What to work on: Reproduce each line of the material precisely.
____ Collected material
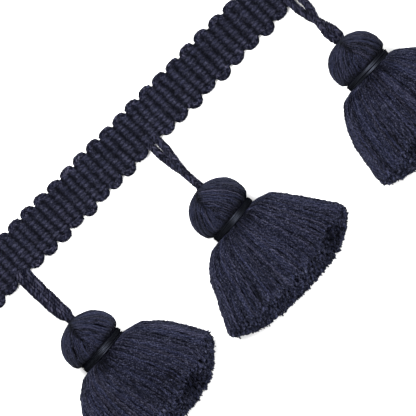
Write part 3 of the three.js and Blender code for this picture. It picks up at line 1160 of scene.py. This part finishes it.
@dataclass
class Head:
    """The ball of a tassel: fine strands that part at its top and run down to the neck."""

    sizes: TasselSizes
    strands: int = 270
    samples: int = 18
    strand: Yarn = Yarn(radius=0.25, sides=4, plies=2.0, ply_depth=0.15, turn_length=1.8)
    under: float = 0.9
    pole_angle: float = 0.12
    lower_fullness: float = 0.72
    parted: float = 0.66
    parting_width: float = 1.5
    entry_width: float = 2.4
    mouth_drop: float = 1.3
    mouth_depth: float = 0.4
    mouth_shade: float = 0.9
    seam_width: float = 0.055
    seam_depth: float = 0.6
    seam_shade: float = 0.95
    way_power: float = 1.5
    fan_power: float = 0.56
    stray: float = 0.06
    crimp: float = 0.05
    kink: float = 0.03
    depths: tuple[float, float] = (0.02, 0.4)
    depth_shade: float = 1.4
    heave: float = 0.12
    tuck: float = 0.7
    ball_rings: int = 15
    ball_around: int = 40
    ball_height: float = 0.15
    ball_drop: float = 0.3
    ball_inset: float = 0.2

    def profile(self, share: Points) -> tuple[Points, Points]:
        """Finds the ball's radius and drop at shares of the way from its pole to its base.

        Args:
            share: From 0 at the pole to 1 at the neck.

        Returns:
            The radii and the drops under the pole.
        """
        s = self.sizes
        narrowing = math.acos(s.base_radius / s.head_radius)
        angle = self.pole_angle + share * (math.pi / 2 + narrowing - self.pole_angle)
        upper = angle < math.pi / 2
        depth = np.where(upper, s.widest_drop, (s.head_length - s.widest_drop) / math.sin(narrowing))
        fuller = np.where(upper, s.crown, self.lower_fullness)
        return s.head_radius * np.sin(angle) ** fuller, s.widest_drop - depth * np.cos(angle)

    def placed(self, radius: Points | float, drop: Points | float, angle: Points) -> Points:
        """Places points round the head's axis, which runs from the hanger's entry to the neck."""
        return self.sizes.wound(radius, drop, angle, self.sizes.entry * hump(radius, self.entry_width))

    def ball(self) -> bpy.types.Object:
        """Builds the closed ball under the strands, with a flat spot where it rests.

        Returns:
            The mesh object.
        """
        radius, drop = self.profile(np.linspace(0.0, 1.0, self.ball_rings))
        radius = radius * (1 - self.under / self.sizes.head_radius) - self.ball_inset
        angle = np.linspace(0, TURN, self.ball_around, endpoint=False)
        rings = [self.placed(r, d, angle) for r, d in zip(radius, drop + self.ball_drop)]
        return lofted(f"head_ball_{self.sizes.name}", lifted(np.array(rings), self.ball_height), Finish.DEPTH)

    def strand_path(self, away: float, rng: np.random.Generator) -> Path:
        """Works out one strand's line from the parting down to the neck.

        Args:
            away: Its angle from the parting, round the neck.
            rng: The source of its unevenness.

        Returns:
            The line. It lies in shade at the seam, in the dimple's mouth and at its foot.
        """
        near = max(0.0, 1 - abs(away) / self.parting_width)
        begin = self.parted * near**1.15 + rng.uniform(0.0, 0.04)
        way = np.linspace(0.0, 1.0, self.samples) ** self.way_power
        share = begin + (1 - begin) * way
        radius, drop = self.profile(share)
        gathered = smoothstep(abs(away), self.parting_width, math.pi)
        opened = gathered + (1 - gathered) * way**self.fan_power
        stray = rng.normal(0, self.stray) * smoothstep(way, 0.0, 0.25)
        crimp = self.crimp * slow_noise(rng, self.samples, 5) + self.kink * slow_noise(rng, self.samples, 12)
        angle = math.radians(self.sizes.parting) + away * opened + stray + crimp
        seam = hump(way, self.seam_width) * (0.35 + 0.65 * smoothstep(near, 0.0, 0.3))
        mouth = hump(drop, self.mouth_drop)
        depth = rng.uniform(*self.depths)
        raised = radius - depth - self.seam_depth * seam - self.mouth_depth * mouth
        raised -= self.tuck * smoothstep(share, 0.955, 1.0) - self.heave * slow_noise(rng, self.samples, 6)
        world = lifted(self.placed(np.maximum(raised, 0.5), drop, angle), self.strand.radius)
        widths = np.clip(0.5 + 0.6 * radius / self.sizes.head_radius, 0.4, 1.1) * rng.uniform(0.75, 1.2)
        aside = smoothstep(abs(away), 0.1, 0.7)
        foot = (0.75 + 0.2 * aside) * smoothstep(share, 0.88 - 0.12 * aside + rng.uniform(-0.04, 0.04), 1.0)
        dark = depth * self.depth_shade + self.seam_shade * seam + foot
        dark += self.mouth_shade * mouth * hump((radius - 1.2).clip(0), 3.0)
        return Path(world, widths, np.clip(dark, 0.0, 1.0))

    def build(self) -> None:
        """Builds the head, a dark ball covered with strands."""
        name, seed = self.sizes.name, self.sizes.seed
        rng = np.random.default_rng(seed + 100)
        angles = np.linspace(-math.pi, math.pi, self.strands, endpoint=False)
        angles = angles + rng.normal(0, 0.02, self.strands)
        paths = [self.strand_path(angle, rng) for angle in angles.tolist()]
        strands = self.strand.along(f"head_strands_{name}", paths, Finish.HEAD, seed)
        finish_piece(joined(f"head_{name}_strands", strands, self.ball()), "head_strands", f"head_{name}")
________
Correct answer:
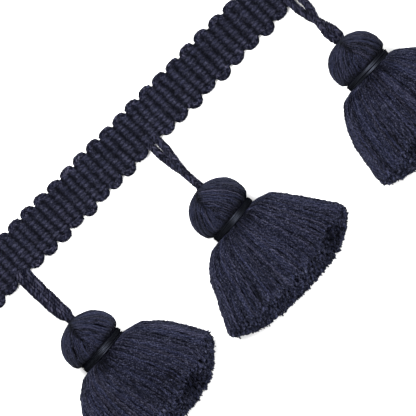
Write part 3 of the three.js and Blender code for this picture. It picks up at line 1160 of scene.py. This part finishes it.
@dataclass
class Head:
    """The ball of a tassel: fine strands that part at its top and run down to the neck."""

    sizes: TasselSizes
    strands: int = 270
    samples: int = 18
    strand: Yarn = Yarn(radius=0.25, sides=4, plies=2.0, ply_depth=0.15, turn_length=1.8)
    under: float = 0.9
    pole_angle: float = 0.12
    lower_fullness: float = 0.72
    parted: float = 0.66
    parting_width: float = 1.5
    entry_width: float = 2.4
    mouth_drop: float = 1.3
    mouth_depth: float = 0.4
    mouth_shade: float = 0.9
    seam_width: float = 0.055
    seam_depth: float = 0.6
    seam_shade: float = 0.95
    way_power: float = 1.5
    fan_power: float = 0.56
    stray: float = 0.06
    crimp: float = 0.05
    kink: float = 0.03
    depths: tuple[float, float] = (0.02, 0.4)
    depth_shade: float = 1.4
    heave: float = 0.12
    tuck: float = 0.7
    ball_rings: int = 15
    ball_around: int = 40
    ball_height: float = 0.15
    ball_drop: float = 0.3
    ball_inset: float = 0.2

    def profile(self, share: Points) -> tuple[Points, Points]:
        """Finds the ball's radius and drop at shares of the way from its pole to its base.

        Args:
            share: From 0 at the pole to 1 at the neck.

        Returns:
            The radii and the drops under the pole.
        """
        s = self.sizes
        narrowing = math.acos(s.base_radius / s.head_radius)
        angle = self.pole_angle + share * (math.pi / 2 + narrowing - self.pole_angle)
        upper = angle < math.pi / 2
        depth = np.where(upper, s.widest_drop, (s.head_length - s.widest_drop) / math.sin(narrowing))
        fuller = np.where(upper, s.crown, self.lower_fullness)
        return s.head_radius * np.sin(angle) ** fuller, s.widest_drop - depth * np.cos(angle)

    def placed(self, radius: Points | float, drop: Points | float, angle: Points) -> Points:
        """Places points round the head's axis, which runs from the hanger's entry to the neck."""
        return self.sizes.wound(radius, drop, angle, self.sizes.entry * hump(radius, self.entry_width))

    def ball(self) -> bpy.types.Object:
        """Builds the closed ball under the strands, with a flat spot where it rests.

        Returns:
            The mesh object.
        """
        radius, drop = self.profile(np.linspace(0.0, 1.0, self.ball_rings))
        radius = radius * (1 - self.under / self.sizes.head_radius) - self.ball_inset
        angle = np.linspace(0, TURN, self.ball_around, endpoint=False)
        rings = [self.placed(r, d, angle) for r, d in zip(radius, drop + self.ball_drop)]
        return lofted(f"head_ball_{self.sizes.name}", lifted(np.array(rings), self.ball_height), Finish.DEPTH)

    def strand_path(self, away: float, rng: np.random.Generator) -> Path:
        """Works out one strand's line from the parting down to the neck.

        Args:
            away: Its angle from the parting, round the neck.
            rng: The source of its unevenness.

        Returns:
            The line. It lies in shade at the seam, in the dimple's mouth and at its foot.
        """
        near = max(0.0, 1 - abs(away) / self.parting_width)
        begin = self.parted * near**1.15 + rng.uniform(0.0, 0.04)
        way = np.linspace(0.0, 1.0, self.samples) ** self.way_power
        share = begin + (1 - begin) * way
        radius, drop = self.profile(share)
        gathered = smoothstep(abs(away), self.parting_width, math.pi)
        opened = gathered + (1 - gathered) * way**self.fan_power
        stray = rng.normal(0, self.stray) * smoothstep(way, 0.0, 0.25)
        crimp = self.crimp * slow_noise(rng, self.samples, 5) + self.kink * slow_noise(rng, self.samples, 12)
        angle = math.radians(self.sizes.parting) + away * opened + stray + crimp
        seam = hump(way, self.seam_width) * (0.35 + 0.65 * smoothstep(near, 0.0, 0.3))
        mouth = hump(drop, self.mouth_drop)
        depth = rng.uniform(*self.depths)
        raised = radius - depth - self.seam_depth * seam - self.mouth_depth * mouth
        raised -= self.tuck * smoothstep(share, 0.955, 1.0) - self.heave * slow_noise(rng, self.samples, 6)
        world = lifted(self.placed(np.maximum(raised, 0.5), drop, angle), self.strand.radius)
        widths = np.clip(0.5 + 0.6 * radius / self.sizes.head_radius, 0.4, 1.1) * rng.uniform(0.75, 1.2)
        aside = smoothstep(abs(away), 0.1, 0.7)
        foot = (0.75 + 0.2 * aside) * smoothstep(share, 0.88 - 0.12 * aside + rng.uniform(-0.04, 0.04), 1.0)
        dark = depth * self.depth_shade + self.seam_shade * seam + foot
        dark += self.mouth_shade * mouth * hump((radius - 1.2).clip(0), 3.0)
        return Path(world, widths, np.clip(dark, 0.0, 1.0))

    def build(self) -> None:
        """Builds the head, a dark ball covered with strands."""
        name, seed = self.sizes.name, self.sizes.seed
        rng = np.random.default_rng(seed + 100)
        angles = np.linspace(-math.pi, math.pi, self.strands, endpoint=False)
        angles = angles + rng.normal(0, 0.02, self.strands)
        paths = [self.strand_path(angle, rng) for angle in angles.tolist()]
        strands = self.strand.along(f"head_strands_{name}", paths, Finish.HEAD, seed)
        finish_piece(joined(f"head_{name}_strands", strands, self.ball()), "head_strands", f"head_{name}")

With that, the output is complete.